One parent, whose daughter used Monster Math says that while the latter would do well in her written and oral math tests, she wasn’t able to answer during the three second time slot while taking computer testes at school. A friend recommended the app, as it helped her daughter improve with the same issue. “So far my daughter is loving the app as it is making the math fun and not leaving her frustrated.”

The team uses paid apps as well as freemium apps with in-app purchases (content pack) to monetise. They will be transitioning to a subscription model with the launch of their next game – Number Sense.

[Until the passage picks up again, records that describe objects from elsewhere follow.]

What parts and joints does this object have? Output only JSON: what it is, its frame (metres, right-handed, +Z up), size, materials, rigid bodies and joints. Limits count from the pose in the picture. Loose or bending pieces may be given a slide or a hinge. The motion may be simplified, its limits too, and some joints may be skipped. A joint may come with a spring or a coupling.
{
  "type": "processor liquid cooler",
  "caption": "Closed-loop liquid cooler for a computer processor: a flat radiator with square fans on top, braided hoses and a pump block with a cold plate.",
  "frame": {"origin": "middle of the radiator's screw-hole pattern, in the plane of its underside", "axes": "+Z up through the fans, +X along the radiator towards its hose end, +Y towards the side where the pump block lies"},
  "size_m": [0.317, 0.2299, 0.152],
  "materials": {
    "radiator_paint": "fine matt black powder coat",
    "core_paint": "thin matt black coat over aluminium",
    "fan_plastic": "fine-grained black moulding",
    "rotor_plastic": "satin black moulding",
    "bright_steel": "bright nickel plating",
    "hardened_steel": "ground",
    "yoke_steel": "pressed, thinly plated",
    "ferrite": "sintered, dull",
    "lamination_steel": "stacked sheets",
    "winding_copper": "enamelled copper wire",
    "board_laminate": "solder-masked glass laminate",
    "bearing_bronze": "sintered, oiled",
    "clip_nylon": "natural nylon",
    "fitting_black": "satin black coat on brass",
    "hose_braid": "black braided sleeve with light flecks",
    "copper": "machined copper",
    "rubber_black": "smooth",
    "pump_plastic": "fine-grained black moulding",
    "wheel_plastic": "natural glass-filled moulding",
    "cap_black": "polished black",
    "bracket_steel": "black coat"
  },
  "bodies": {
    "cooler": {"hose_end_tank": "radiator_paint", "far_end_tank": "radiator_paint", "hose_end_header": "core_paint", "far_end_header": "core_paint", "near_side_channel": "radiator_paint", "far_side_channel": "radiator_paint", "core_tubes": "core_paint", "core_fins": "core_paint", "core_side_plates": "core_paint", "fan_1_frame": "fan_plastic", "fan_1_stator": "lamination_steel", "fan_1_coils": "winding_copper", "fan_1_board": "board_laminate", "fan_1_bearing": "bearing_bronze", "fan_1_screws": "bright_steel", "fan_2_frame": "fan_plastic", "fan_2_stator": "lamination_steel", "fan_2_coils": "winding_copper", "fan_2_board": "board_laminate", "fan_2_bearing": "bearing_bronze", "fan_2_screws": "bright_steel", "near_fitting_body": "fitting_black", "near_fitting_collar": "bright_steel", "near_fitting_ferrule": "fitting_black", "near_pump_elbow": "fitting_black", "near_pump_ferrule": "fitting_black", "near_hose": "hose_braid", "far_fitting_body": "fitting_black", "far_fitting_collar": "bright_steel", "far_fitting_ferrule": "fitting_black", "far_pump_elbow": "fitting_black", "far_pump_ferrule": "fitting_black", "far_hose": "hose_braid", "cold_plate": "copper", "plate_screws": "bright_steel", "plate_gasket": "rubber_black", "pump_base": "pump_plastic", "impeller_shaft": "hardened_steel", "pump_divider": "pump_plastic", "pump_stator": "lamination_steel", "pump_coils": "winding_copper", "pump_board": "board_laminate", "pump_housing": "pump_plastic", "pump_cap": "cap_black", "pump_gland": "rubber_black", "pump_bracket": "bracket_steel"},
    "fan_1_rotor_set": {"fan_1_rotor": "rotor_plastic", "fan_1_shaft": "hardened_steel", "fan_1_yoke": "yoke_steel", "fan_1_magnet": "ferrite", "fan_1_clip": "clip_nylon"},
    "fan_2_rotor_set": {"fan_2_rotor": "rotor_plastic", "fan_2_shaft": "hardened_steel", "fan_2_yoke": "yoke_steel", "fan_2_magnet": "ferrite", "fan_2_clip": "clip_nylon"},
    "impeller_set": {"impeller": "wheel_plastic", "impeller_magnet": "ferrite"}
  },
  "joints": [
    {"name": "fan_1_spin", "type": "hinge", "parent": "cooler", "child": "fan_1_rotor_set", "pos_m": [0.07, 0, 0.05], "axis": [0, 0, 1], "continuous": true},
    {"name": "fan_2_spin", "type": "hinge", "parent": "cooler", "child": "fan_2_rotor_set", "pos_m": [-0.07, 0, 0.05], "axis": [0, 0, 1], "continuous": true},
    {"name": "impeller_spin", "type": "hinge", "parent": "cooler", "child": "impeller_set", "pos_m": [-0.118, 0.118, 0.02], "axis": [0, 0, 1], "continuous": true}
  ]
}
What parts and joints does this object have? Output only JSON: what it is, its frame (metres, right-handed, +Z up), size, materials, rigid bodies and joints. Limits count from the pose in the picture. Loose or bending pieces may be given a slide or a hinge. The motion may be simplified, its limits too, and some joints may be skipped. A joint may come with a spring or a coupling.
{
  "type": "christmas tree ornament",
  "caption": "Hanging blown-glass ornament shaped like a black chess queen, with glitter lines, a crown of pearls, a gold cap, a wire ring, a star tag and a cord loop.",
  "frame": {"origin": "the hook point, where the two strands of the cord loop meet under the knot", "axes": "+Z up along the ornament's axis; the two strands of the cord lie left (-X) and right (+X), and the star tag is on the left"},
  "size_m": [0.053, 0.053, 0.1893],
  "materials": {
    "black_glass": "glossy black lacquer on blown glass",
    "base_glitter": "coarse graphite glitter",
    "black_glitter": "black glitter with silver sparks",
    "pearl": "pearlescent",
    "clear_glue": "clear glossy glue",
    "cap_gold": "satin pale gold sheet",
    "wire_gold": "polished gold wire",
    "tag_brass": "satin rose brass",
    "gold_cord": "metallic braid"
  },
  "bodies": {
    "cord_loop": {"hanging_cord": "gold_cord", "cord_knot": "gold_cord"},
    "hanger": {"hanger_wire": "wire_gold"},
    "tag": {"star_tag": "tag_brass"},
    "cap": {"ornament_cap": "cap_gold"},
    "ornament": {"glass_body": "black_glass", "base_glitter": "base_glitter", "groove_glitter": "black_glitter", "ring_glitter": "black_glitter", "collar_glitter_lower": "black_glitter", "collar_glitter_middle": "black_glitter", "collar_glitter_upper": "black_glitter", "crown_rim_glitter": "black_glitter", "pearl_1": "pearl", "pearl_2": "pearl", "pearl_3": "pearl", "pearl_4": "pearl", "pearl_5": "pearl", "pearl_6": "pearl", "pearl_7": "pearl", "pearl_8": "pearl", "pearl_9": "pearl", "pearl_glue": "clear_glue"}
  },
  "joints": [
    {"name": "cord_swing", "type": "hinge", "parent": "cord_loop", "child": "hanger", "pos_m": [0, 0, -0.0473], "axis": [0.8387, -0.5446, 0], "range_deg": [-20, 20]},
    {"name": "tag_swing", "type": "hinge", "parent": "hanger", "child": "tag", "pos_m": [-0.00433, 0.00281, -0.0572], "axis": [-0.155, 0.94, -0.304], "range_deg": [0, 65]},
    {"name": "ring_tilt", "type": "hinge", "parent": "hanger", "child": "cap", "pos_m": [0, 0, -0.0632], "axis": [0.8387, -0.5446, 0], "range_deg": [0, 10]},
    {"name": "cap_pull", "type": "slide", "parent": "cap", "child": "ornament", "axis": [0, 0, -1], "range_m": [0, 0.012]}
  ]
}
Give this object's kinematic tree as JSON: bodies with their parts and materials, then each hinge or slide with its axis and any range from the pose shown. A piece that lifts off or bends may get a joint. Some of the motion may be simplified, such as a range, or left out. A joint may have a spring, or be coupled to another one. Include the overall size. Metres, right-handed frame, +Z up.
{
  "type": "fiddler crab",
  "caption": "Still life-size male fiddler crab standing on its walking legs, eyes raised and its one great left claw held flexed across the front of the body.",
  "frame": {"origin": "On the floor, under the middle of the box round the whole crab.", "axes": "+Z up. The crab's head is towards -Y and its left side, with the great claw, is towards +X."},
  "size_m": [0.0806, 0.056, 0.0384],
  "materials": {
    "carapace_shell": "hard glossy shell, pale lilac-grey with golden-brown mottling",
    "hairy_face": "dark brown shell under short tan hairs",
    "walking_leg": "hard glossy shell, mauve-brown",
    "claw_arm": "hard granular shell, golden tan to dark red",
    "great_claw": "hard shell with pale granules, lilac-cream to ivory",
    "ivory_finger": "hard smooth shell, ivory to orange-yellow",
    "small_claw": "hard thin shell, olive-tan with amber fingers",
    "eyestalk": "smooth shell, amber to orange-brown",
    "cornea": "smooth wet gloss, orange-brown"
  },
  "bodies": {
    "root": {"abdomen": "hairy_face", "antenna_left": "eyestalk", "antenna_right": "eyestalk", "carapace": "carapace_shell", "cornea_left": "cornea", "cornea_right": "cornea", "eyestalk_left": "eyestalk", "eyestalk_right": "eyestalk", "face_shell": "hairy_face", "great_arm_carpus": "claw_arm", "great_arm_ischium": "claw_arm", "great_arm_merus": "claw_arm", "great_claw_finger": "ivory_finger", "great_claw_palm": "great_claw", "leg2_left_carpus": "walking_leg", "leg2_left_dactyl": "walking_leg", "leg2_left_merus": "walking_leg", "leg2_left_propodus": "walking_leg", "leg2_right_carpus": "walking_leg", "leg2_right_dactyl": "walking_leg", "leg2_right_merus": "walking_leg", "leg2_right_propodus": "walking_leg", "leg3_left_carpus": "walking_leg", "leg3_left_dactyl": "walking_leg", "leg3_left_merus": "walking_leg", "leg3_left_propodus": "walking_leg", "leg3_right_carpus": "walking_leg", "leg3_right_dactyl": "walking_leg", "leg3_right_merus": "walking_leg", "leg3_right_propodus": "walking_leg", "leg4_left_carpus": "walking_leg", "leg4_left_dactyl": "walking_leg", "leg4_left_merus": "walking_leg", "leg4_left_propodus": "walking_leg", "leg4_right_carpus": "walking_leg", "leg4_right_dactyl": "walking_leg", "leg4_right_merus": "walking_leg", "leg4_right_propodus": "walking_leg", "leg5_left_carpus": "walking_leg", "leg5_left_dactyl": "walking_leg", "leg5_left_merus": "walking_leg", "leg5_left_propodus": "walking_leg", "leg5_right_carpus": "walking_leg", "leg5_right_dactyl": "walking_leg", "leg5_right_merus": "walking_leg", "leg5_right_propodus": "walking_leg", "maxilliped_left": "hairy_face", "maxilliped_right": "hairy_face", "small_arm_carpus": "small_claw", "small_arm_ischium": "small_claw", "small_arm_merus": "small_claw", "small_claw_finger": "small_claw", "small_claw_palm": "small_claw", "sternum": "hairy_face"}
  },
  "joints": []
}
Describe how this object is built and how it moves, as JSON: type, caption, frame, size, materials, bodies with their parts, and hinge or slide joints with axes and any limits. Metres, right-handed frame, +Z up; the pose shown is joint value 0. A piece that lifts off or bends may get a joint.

With Number Sense, they will have an integrated pocket of content, which will ensure that all of the apps interact with each other. The games are being built in a manner that allows seamless transitioning between each other.

Moving the bar

Across the globe, the world is slowly moving away from the rote learning system to an experiential education system. This ensures retention and faster learning. It also makes learning fun. According to an IBEF report, over 70 million students will enrol in Indian high schools in less than 20 years.

There are also several players in the field. knowledgeXP is another such startup that focusses on experiential education. Another player is Bengaluru-based online-offline higher education services provider iNurture Education Solutions. There are also gamified education startups like EduIsFun, who also are into app-based education.

The global market for game-based learning is set to grow to $2.3 billion by 2017. If you include the simulation games market, then it is set to grow to $8.9 billion by 2017. The reasons for this growth is cited to be due to increasing smart phone penetration across the globe and an increasing need for different kinds of learning modules and methods.